Deaf School by Du Noyer Paul;Suggs;

Deaf School by Du Noyer Paul;Suggs;

Author:Du Noyer, Paul;Suggs;
Language: eng
Format: epub
Publisher: Liverpool University Press


SEVEN

America Was Our Hamburg

Limousines to Los Angeles – Cowboy Boots and Groupies – Goodbye Manhattan, Hello Birkenhead

‘AFTER WE’D DONE THE second album,’ remembers Steve Lindsey, ‘we had an opportunity to tour America. Derek Taylor loved the band and he just thought, “Let’s get Deaf School out to America and see what happens.” Back then record companies could think like that. They could speculate. They can’t do it now. It was a big tour, seven weeks, and we did the length and breadth of the place. We didn’t visit Chicago or Detroit but did pretty much every other major city.’

Punk rock was really an American invention. New York’s underground scene, in particular, had spawned the Ramones, Television, Blondie, Talking Heads, Patti Smith and more, all in a lineage of twisted garage bands that included Andy Warhol’s protégés the Velvet Underground. Malcolm McLaren himself learned the ropes through his pre-Pistols management of the New York Dolls. Having said that, visionaries in Manhattan, Detroit or Cleveland were still small fry in the wider context of the USA. The British mutation of punk, epitomised by the Sex Pistols, was yet to make any impression on the American mainstream.

Maybe the States might welcome Deaf School with no preconceptions? As Average says: ‘It was a very confused time. We weren’t the genuine article as far as punk was concerned in 1977. But when we went over to America we felt we were part of the avant-garde, taking punk to America.’ Their itinerary would open in San Francisco on 10 May, and ended in Boston on 20 June, after some 30-odd dates that took in rock’n’roll landmarks like the Whisky a Go Go on LA’s Sunset Strip and New York’s scuzzy punk shrine CBGB. Along the way were encounters with the US heartland in cities such as Tucson, Denver, Dallas and Atlanta.

Their tour manager was Noel Monk, a practised hand who would soon perform the same service for the Sex Pistols, and went on to manage Van Halen. The road manager brought from Britain was Richard Boote, who compiled a souvenir dossier of the trip entitled Wot We Did On Our Olidays: Deaf School In The Good Ole USA. And from this document we see that the band left from Clive’s dad’s hotel on 6 May, in two Warner Brothers limousines, to catch the Heathrow Pan Am flight 121. At San Francisco, Pan Am staff were paging the tour party, under the impression they were deaf.
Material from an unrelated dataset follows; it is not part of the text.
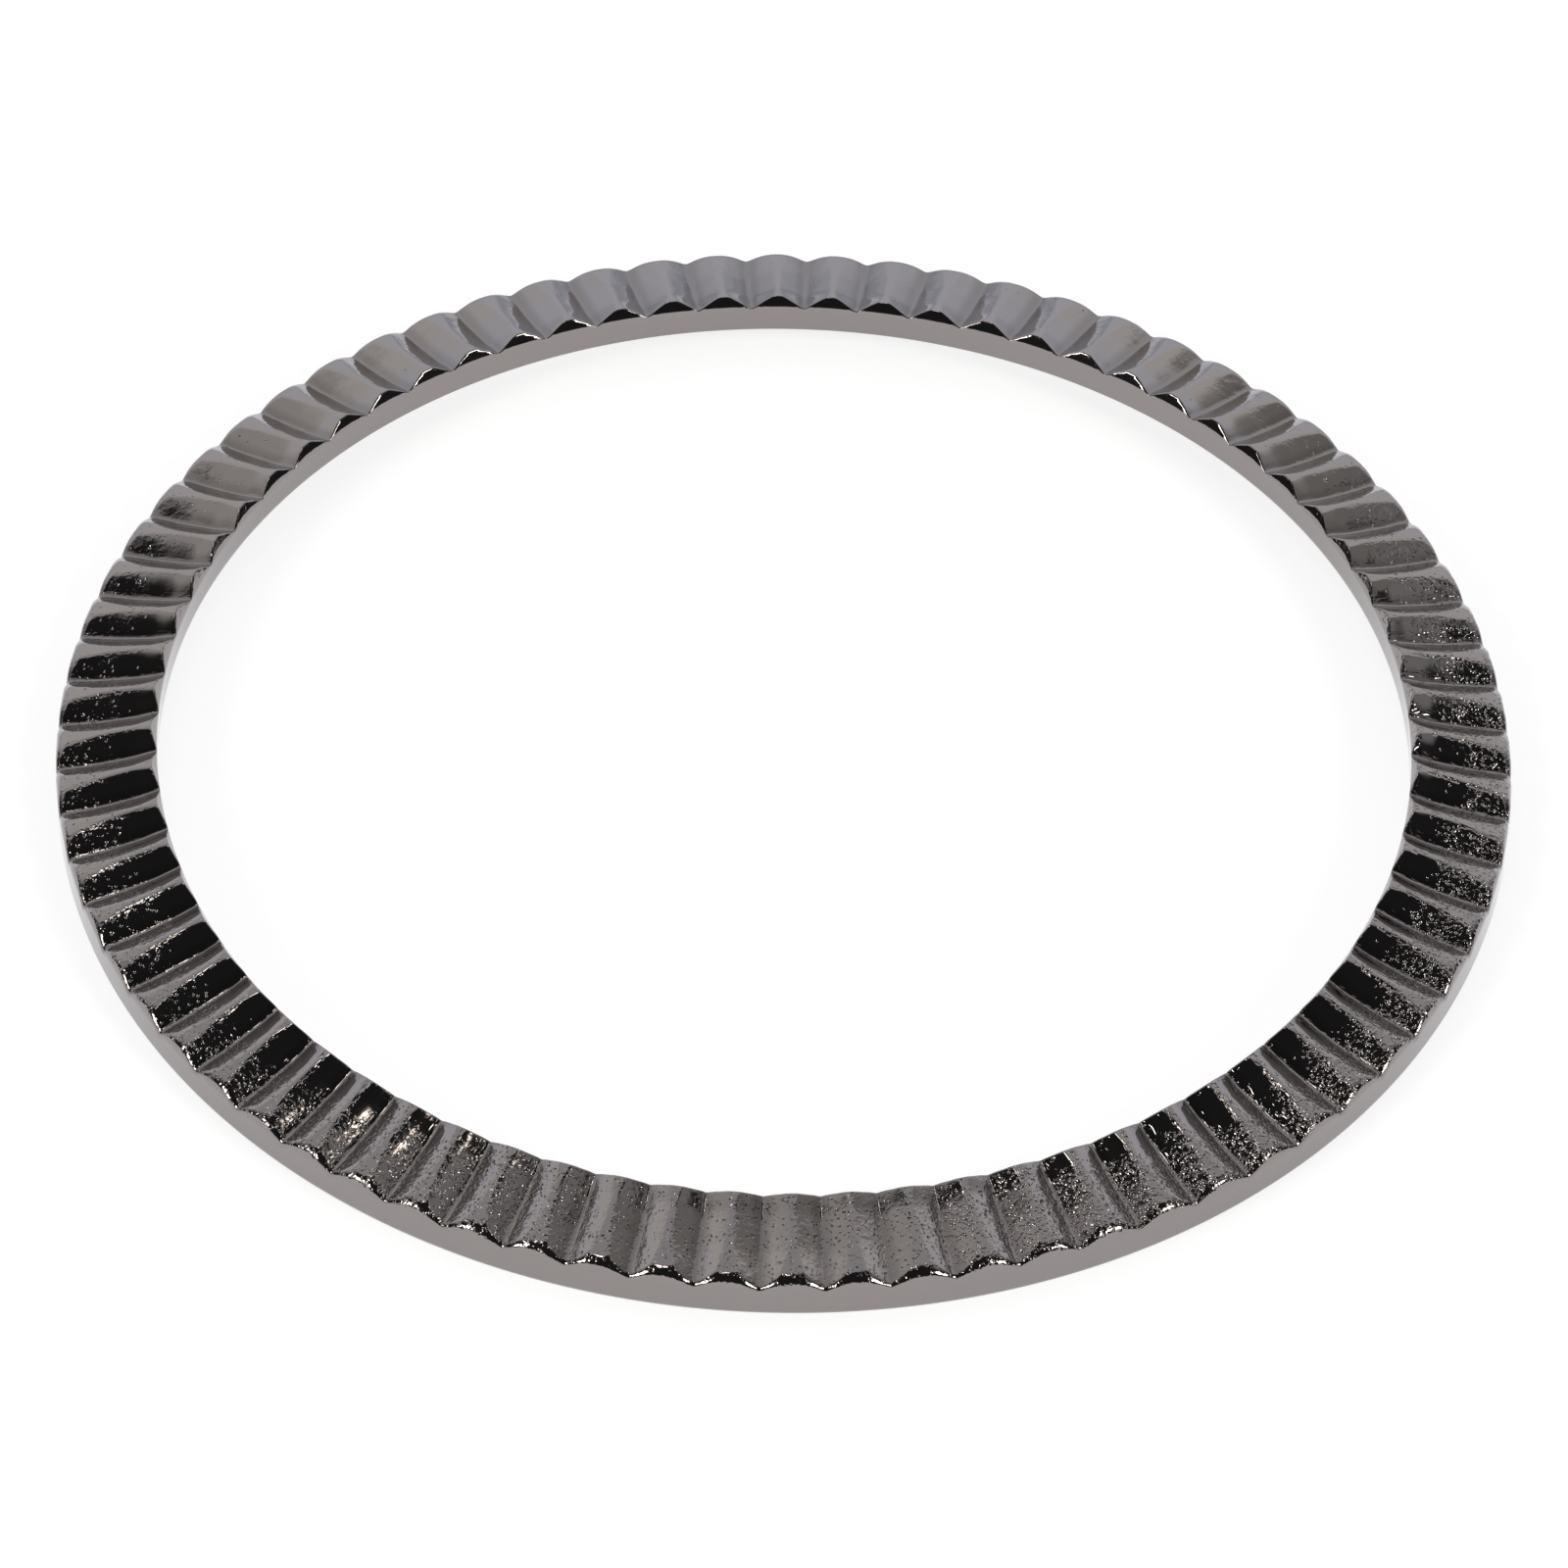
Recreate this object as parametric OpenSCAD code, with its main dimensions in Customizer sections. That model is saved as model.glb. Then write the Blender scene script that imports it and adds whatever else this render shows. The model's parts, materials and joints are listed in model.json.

Asked, in A Hard Day’s Night, how they found America, a Beatle replies that they’d ‘turned left at Greenland’. The truth was of course more complicated, and so it was for Deaf School. Ian Ritchie was enchanted:

It was an amazing experience for me, particularly. I think the others were really looking forward to the American tour, and a lot of cultural things. A lot of those early songs had an American influence, from films and everything, and I had no interest. I wasn’t struck about going to America, so I had a fantastic time because there was no expectation, and to me it was incredibly exciting.